In some ways, it's very cool and in others - it's tiring just *thinking* about it. But unlike my life of a couple of years ago, my plans are not centered around surviving funerals, surgery, hurricanes & other natural disasters. I'll take it!

--BT

Friday, May 11, 2007

I Wish I Had Cancer

That's what Richard said to me one day, and he meant it.

Richard was an odd duck that I worked with back in Texas. The year was 1994. He was a few years older than me, maybe 30-35 years. He grew up in a rural area, east of Dallas, had travelled around the world, and just recently had come home to live. Or die, as the case may be.

He'd never married, but came close once. His fiancee had been killed in an auto accident a few months before their wedding. It was an event he would live to fully grieve twice in his life.

His father had been an Over The Road (OTR) driver for many years, and loved the open road. He wanted Richard to follow in his footsteps, and made him promise to try it for two years. He did, and hated every minute of it. But out of love for his family, and respect for his father, he gave it the full two years, to the day.

For a while, he was a customs agent, working along the border. Now THAT was a job he loved - there's a certain amount of power & authority that came with it that made him feel good. He described, with a bit of glee, some incidents where he got the upper hand with people who came through - he could search, confiscate and destroy property with abandon, without the legal constraints that hinder the police. No search warrant needed!

Something happened - he never said what - and a group of them were forced to 'retire', and change their names. He thought about it for a while, and chose a new identity. The day he showed up in court for the name change, he made a spur of the moment decision, and chose the Judge's last name instead for his new life.
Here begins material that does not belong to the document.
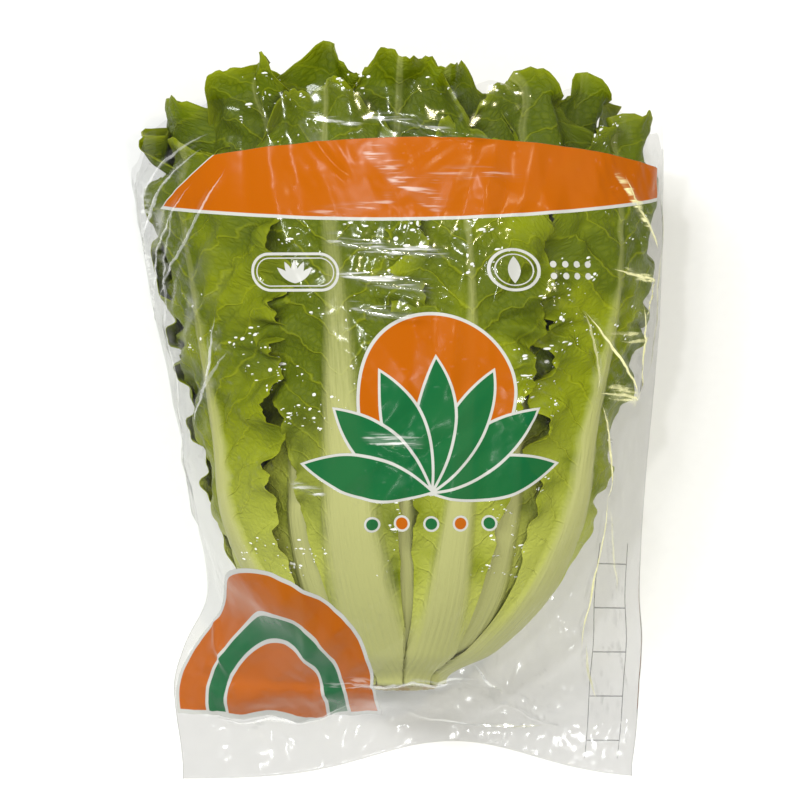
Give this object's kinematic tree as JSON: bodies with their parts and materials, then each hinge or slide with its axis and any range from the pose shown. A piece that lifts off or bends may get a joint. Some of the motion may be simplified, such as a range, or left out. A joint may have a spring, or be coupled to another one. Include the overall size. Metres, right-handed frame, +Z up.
{
  "type": "escarole in produce bag",
  "caption": "Head of escarole: broad toothed leaves with pale ribs, nested in rings on a short stem, lying in a clear, open-topped printed produce bag. Fresh food for shop or kitchen scenes.",
  "frame": {"origin": "centre of the underside of the bag, on the surface that it lies on", "axes": "+Y from the cut butt and the bag's sealed end towards the leaf tips and its open end, +X across the bag, +Z up"},
  "size_m": [0.2392, 0.332, 0.1178],
  "materials": {
    "film": "clear, crinkled film with an orange, green and white print",
    "stem": "pale cut stem, damp and slightly browned",
    "heart_leaf": "pale yellow-green leaf, satin",
    "ring_1_leaf": "mid-green leaf with a pale rib, satin",
    "ring_2_leaf": "bright green leaf with a pale rib, satin",
    "ring_3_leaf": "bright green leaf with a pale rib, satin",
    "ring_4_leaf": "light green leaf with a pale rib, satin"
  },
  "bodies": {
    "root": {"bag_film": "film", "stem_butt": "stem", "heart": "heart_leaf", "leaf_01": "ring_1_leaf", "leaf_02": "ring_1_leaf", "leaf_03": "ring_1_leaf", "leaf_04": "ring_1_leaf", "leaf_05": "ring_1_leaf", "leaf_06": "ring_1_leaf", "leaf_07": "ring_1_leaf", "leaf_08": "ring_2_leaf", "leaf_09": "ring_2_leaf", "leaf_10": "ring_2_leaf", "leaf_11": "ring_2_leaf", "leaf_12": "ring_2_leaf", "leaf_13": "ring_2_leaf", "leaf_14": "ring_2_leaf", "leaf_15": "ring_3_leaf", "leaf_16": "ring_3_leaf", "leaf_17": "ring_3_leaf", "leaf_18": "ring_3_leaf", "leaf_19": "ring_3_leaf", "leaf_20": "ring_3_leaf", "leaf_21": "ring_4_leaf", "leaf_22": "ring_4_leaf", "leaf_23": "ring_4_leaf", "leaf_24": "ring_4_leaf", "leaf_25": "ring_4_leaf"}
  },
  "joints": []
}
One day he was on an airplane, sitting next to a priest. They got to chatting, and the Priest invited him to Hawaii to work in his mission - room & board provided, plus a small stipend for living expenses. Poverty to be sure, but Hawaii nonetheless! He lived there for about four years, enjoying the island life, the sunshine, the breezes and the people. It was there he met the young woman who changed his life.

She gave him AIDS.

Back then, AIDS was a death sentence. It had really only been around about ten years, and there wasn't much that was known about controlling it, living with it. His family was there for him, taking care of him, being with him through the final days, in many ways but one.

AIDS had a reputation of being 'the Gay Disease', and getting it (especially in homophobic Texas) held a certain stigma, and embarrassment that other diseases didn't have. His family was ashamed of him. He might as well have had leprosy, and been banished to a leper colony for all the support and understanding he received at home. The man who sacrificed two years of his life to live his father's dream was suddenly the family's nightmare.

At first, he told the people at work that he had cancer. My brother had died of cancer, and my mother was going through it, so I knew that was a lie. From the lesions he had, I'd already guessed the truth the day he decided to confess. We accepted him, and supported him as he went through his trials, and for a while - we were his family.

When we talked about regrets, choices in life, and the left-turns that come along, he grieved for his lost love. You can't live your life on what ifs, but sometimes you have to wonder - would he be dying today if she had lived?

"I wish I had cancer", he said. "I've lived a full life, and don't want to ask for more....but I wish I could give my family a respectable death." That really struck me - that even at this late date, he felt like his family's love was conditional. He left email for all of us the day he quit, little pieces of humor, shared stories and inside jokes.

My wish is that everyone who dies of an insidious disease - whether it be AIDS or cancer, morbid obesity or diabetes - has lived their life to the fullest, knows unconditional love, and feels sure that their death is a respectable one.

It may be too much to expect, but it's never too much to ask.